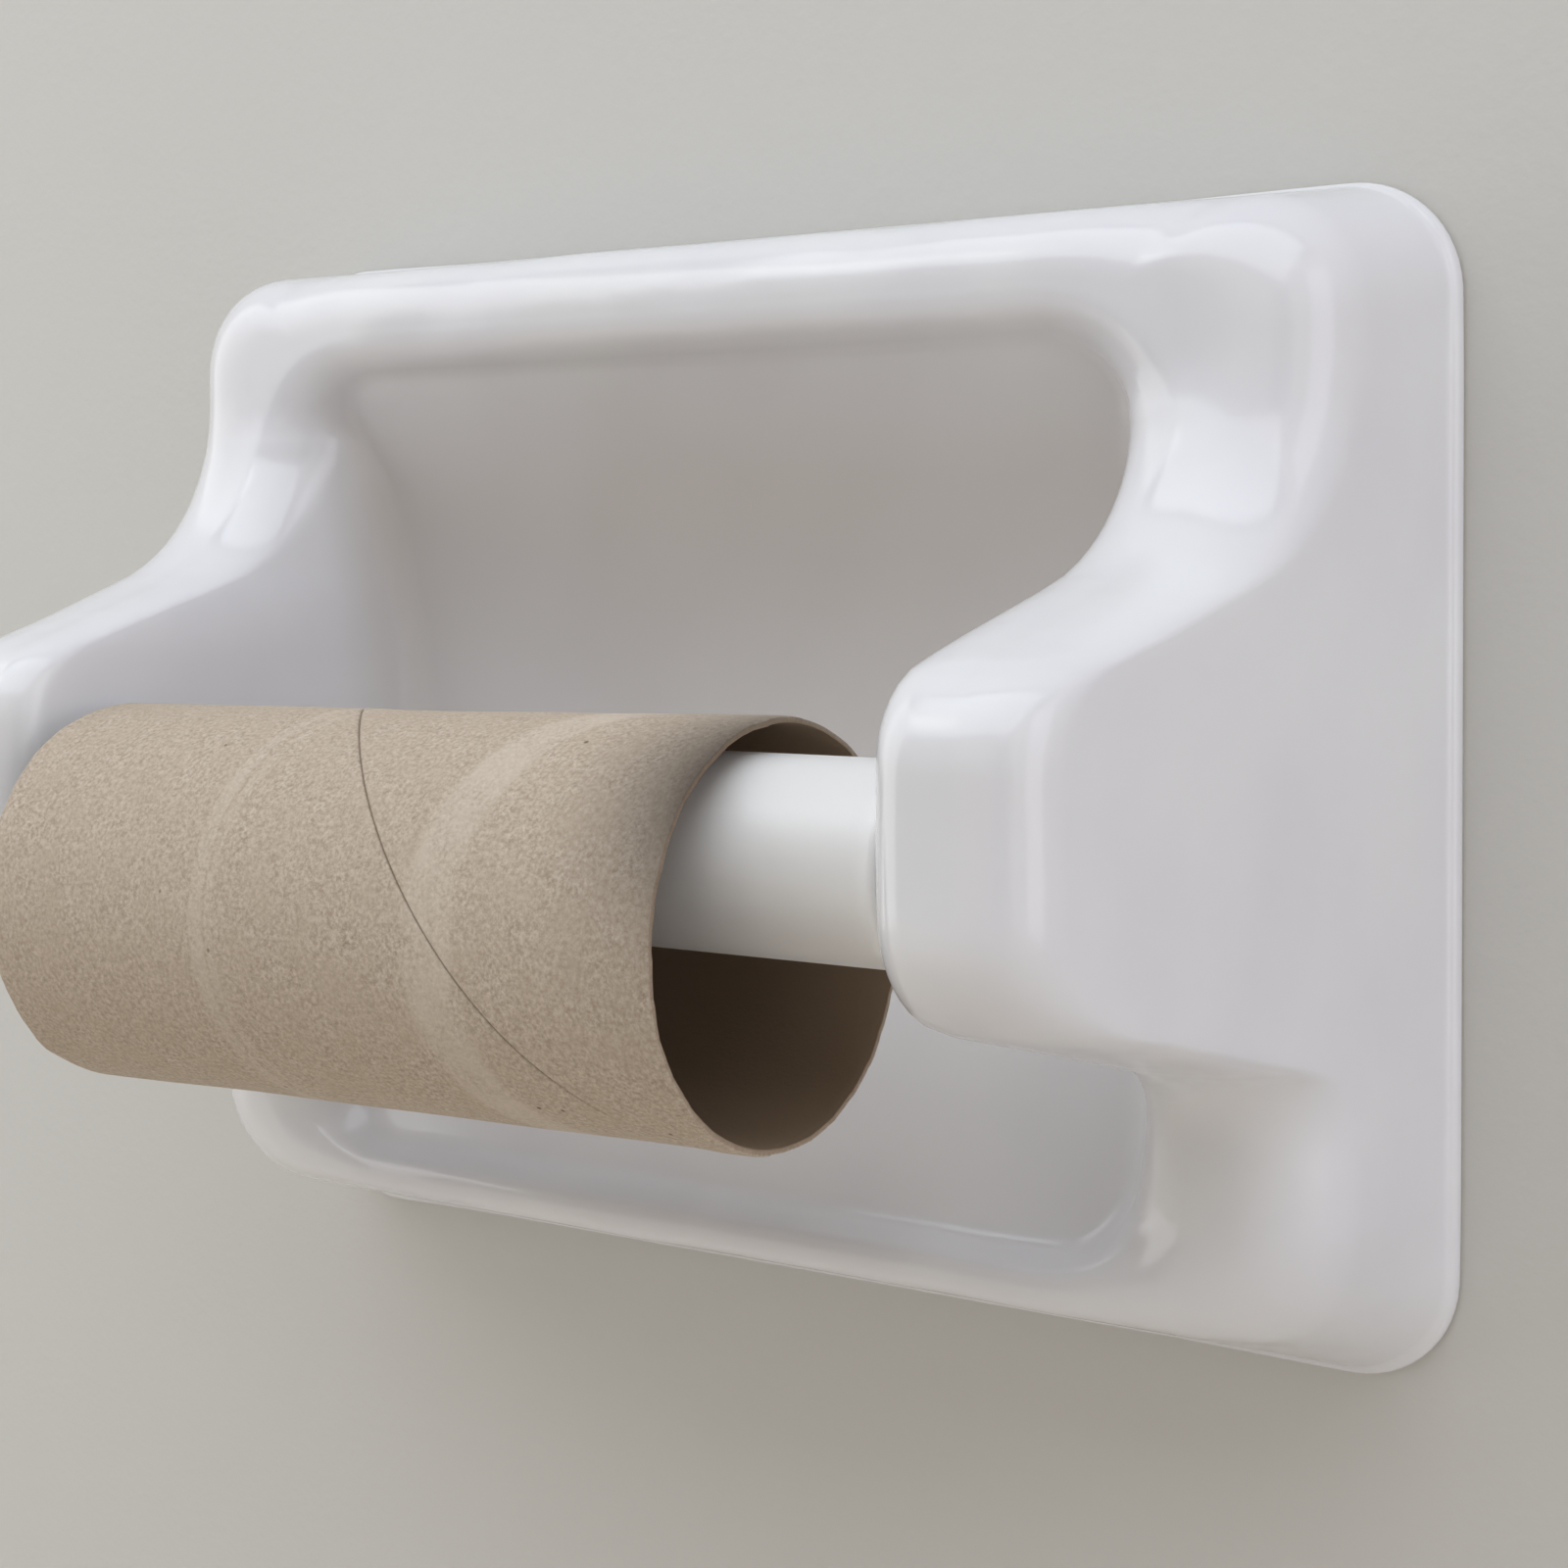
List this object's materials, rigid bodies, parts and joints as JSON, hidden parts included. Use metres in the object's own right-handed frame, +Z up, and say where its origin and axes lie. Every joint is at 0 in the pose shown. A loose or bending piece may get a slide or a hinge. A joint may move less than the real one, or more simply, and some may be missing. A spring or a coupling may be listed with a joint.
{
  "type": "toilet paper holder",
  "caption": "Wall-hung glazed china toilet paper holder with a curved recess, two ears, a sprung telescoping roller and an empty cardboard core.",
  "frame": {"origin": "centre of the wall clip's back face, on the wall plane, which is also the centre of the china plate", "axes": "+X to the right for someone facing the wall and along the roller, +Y into the wall, +Z up"},
  "size_m": [0.172, 0.1137, 0.13],
  "materials": {
    "china": "glossy white glaze",
    "roller_plastic": "smooth moulded white",
    "spring_steel": "drawn wire",
    "clip_steel": "zinc plated",
    "screw_steel": "zinc plated",
    "plug_plastic": "moulded nylon",
    "cardboard": "spiral-wound kraft board"
  },
  "bodies": {
    "holder": {"ceramic_body": "china", "wall_clip": "clip_steel", "clip_screw_upper": "screw_steel", "clip_screw_lower": "screw_steel", "wall_anchor_upper": "plug_plastic", "wall_anchor_lower": "plug_plastic"},
    "roller_outer": {"roller_outer_sleeve": "roller_plastic", "roller_spring": "spring_steel"},
    "roller_inner": {"roller_inner_sleeve": "roller_plastic"},
    "core": {"cardboard_core": "cardboard"}
  },
  "joints": [
    {"name": "roller_spin", "type": "hinge", "parent": "holder", "child": "roller_outer", "pos_m": [0, -0.0597, -0.0028], "axis": [1, 0, 0], "continuous": true},
    {"name": "roller_compress", "type": "slide", "parent": "roller_outer", "child": "roller_inner", "axis": [-1, 0, 0], "range_m": [0, 0.009], "stiffness_N_per_m": 200, "springref_m": -0.03, "deforming": ["roller_spring"]},
    {"name": "core_spin", "type": "hinge", "parent": "holder", "child": "core", "pos_m": [-0.0086, -0.0597, -0.01177], "axis": [0.9993, 0.0349, 0.0122], "continuous": true}
  ]
}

- What needs to be done -
The data above must be returned in full, exactly as written.

- Output for this task -
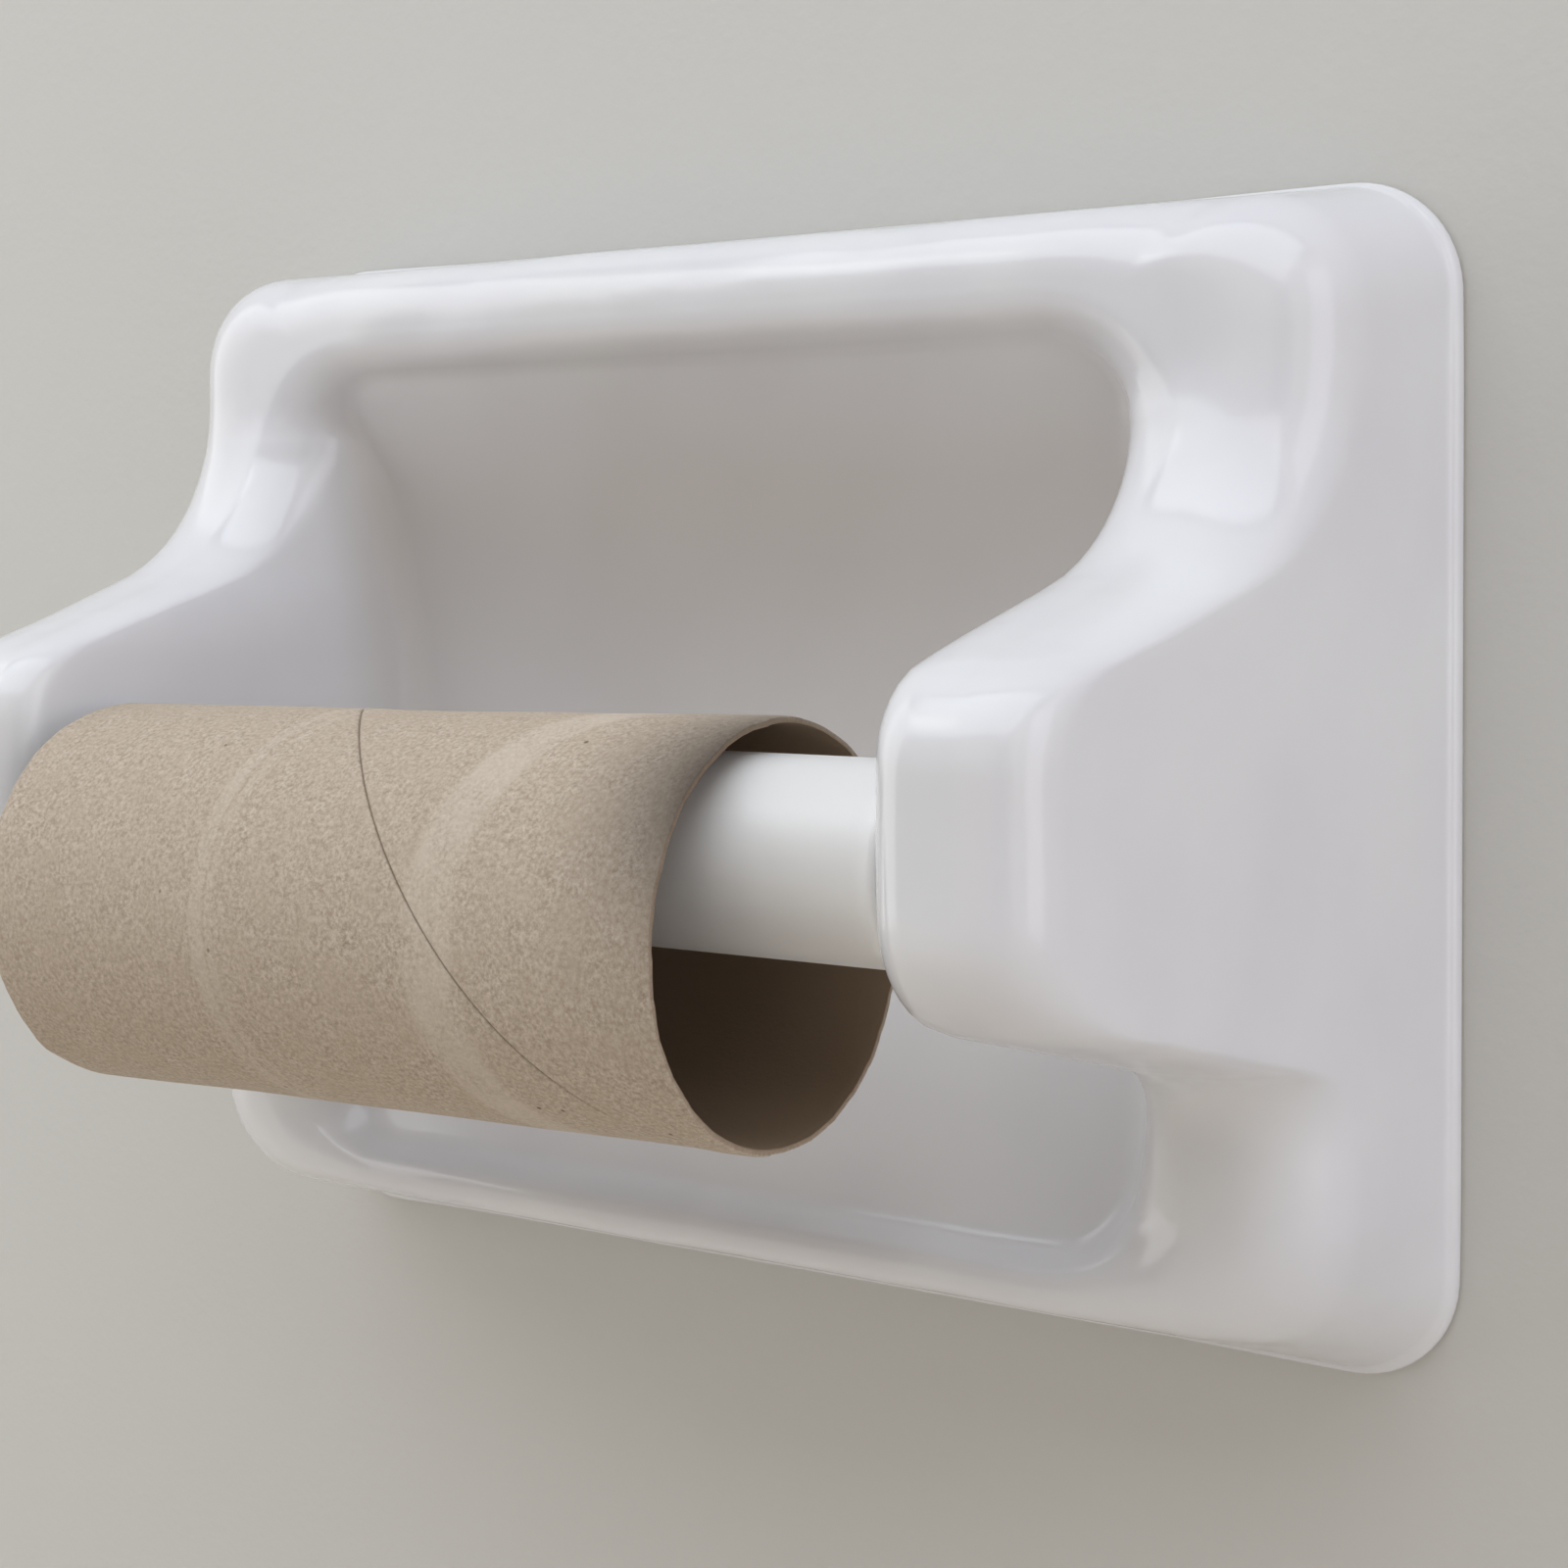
List this object's materials, rigid bodies, parts and joints as JSON, hidden parts included. Use metres in the object's own right-handed frame, +Z up, and say where its origin and axes lie. Every joint is at 0 in the pose shown. A loose or bending piece may get a slide or a hinge. A joint may move less than the real one, or more simply, and some may be missing. A spring or a coupling may be listed with a joint.
{
  "type": "toilet paper holder",
  "caption": "Wall-hung glazed china toilet paper holder with a curved recess, two ears, a sprung telescoping roller and an empty cardboard core.",
  "frame": {"origin": "centre of the wall clip's back face, on the wall plane, which is also the centre of the china plate", "axes": "+X to the right for someone facing the wall and along the roller, +Y into the wall, +Z up"},
  "size_m": [0.172, 0.1137, 0.13],
  "materials": {
    "china": "glossy white glaze",
    "roller_plastic": "smooth moulded white",
    "spring_steel": "drawn wire",
    "clip_steel": "zinc plated",
    "screw_steel": "zinc plated",
    "plug_plastic": "moulded nylon",
    "cardboard": "spiral-wound kraft board"
  },
  "bodies": {
    "holder": {"ceramic_body": "china", "wall_clip": "clip_steel", "clip_screw_upper": "screw_steel", "clip_screw_lower": "screw_steel", "wall_anchor_upper": "plug_plastic", "wall_anchor_lower": "plug_plastic"},
    "roller_outer": {"roller_outer_sleeve": "roller_plastic", "roller_spring": "spring_steel"},
    "roller_inner": {"roller_inner_sleeve": "roller_plastic"},
    "core": {"cardboard_core": "cardboard"}
  },
  "joints": [
    {"name": "roller_spin", "type": "hinge", "parent": "holder", "child": "roller_outer", "pos_m": [0, -0.0597, -0.0028], "axis": [1, 0, 0], "continuous": true},
    {"name": "roller_compress", "type": "slide", "parent": "roller_outer", "child": "roller_inner", "axis": [-1, 0, 0], "range_m": [0, 0.009], "stiffness_N_per_m": 200, "springref_m": -0.03, "deforming": ["roller_spring"]},
    {"name": "core_spin", "type": "hinge", "parent": "holder", "child": "core", "pos_m": [-0.0086, -0.0597, -0.01177], "axis": [0.9993, 0.0349, 0.0122], "continuous": true}
  ]
}